You learn empathy, and you learn to think critically about issues and obstacles you’d never considered before. Political debate doesn’t solve that; human relationships do. And if you’re hurt by someone else’s opinions, or if you don’t understand why your opinions hurt them, you can reach out to them more effectively if you get to know where they’re coming from, and why they think what they do.

Anecdotally, if you have been around people with different backgrounds, you can see yourself how it has shaped your worldview. I grew up in an 80 percent white, well-off, suburban zip code. Half my family is from a near 100 percent white, poor, rural zip code, where I spent a lot of time growing up. I now live in a 33 percent white, urban zip code. The shift in my understanding of others has been drastic.

When I lived in a homogenous area, I figured gay people could deal with civil unions. Then I met gay people, and I realized how harmful that could be to someone’s mental health, and how there’s no reason anyone should go out of their way to hurt someone’s happiness. I wondered why people didn’t just go and get a well-paying job, until I met people born into situations I couldn’t imagine, and for whom capitalism created a major disadvantage. I had no empathy for undocumented people, until I met them and realized what actually happened in their lives that brought them to the United States.

Just as the data would support, I have learned far more about the world by getting to know people with diverse experiences than I have from “political” debates. Before I met undocumented immigrants, when the topic turned to immigrant rights, I could, as a left-leaning centrist, deflect and call it political. If it was political, it gave me an out to not have to change my opinion. I would share opinions, of course, but even if I was confronted by facts that I knew challenged my view, I never felt pressured to change. I even resented people who would yell at me about my politics—politics that in many cases were closer to Abbott’s than where I am today. I was only able to be empathetic after I got to know people with the experiences I mistakenly thought I could understand and fairly dictate from afar.

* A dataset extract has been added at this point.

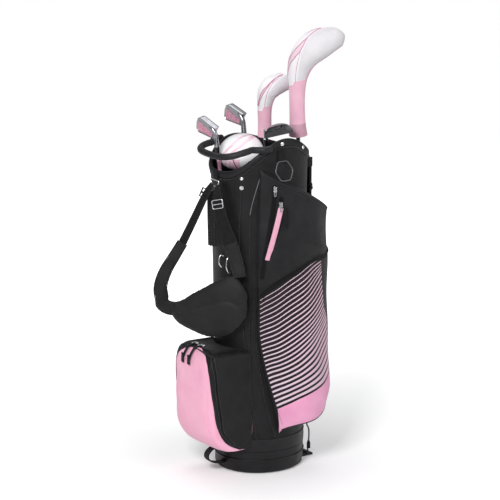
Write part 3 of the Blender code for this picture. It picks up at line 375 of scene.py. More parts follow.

People like Abbott purposely frame this as political, because that allows them to justify their resentment. They claim they’re more open-minded because they’re bravely talking politics to people who disagree. But that’s not discomfort; that’s pandering with views you know you’ll never have to address or self-analyze, because you’ve absolved yourself of the responsibility to do so, thanks to “politics.” True discomfort comes from confronting your views when you realize they hurt someone you’ve connected with. That’s the discomfort we all avoid, in favor of a superficial diversity that makes us feel like we’ve escaped the evils of our past.

We say we’ve moved on from that past, just as Roberts suggested in his Voting Rights decision, but the political debates we have today are the political debates we’ve had for centuries. Texas Law will tell us that Brown v. Board is to be celebrated, and most would agree. But put us back in 1954, and suddenly, we’d be calling it “politics.” Hell, in the 1980s we’d be calling it politics.

Political diversity masquerading as a net societal good allows us to put off the next Brown v. Board. It promotes our failures to address discrimination in our society. It allows us to claim in the abstract that we want equality, while suppressing it in reality.

Many of our discriminatory ideas today will be deemed evil in the future. Some of them are already deemed evil by large segments of the population. But because we promote political debate over diversity of experience, these evils will be allowed to fester, and they will be widely accepted, because politics cannot be questioned. Politics is immune, and its framing is counterproductive.

We can actually improve our society if we reject the tautological argument that every idea we deem political today is necessarily legitimate on the grounds that it is political. But that can only happen if our institutions work toward racial, sexual and experiential diversity by forcing new experiences upon those of us from homogenous societies. It’s the only thing short of war that history has shown as an effective vehicle for positive social change and equality.